Analysis of Power and Specific Cutting Energy Consumption in Orthogonal Machining of Al 6061-T6 Alloys at Transitional Cutting Speeds

Abstract

Recent researches in machining have revealed that electricity consumption of machine tools accounts for 90% of their environmental impact. Therefore, minimization of energy consumption will not only enhance its economic viability but will also reduce CO2 emissions. Most energy consumption studies present in literature focus on machining at low speeds (up to 500 m/min), whereas the specific cutting energy and power consumption trends at higher speeds have not been thoroughly investigated. This study analyses energy consumption in the machining of aluminium alloy Al-6061 T6 at high cutting speeds (up to 1000m/min and feeds up to 0.4 mm/rev).

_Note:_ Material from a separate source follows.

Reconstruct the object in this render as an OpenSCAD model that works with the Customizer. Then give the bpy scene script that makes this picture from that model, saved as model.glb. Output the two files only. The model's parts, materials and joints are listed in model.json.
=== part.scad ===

Full factorial experiments with three replicates were performed for orthogonal machining of AL-6061 T6 alloy which is one of the widely used materials in aerospace, automobiles, defence, sports and biomedical industries. A strict power measurement protocol was followed in accordance with CO2PE! (Cooperative Effort in Process Emission) proposed taxonomy. All the experiments were performed by unused inserts, therefore tool wear effect was not considered for power and energy calculations. The results were analysed using ANOVA and the contribution of speed and feed on energy consumption were quantified. Energy consumption map was prepared for varied speeds and feeds that revealed the presence of the optimum energy zones.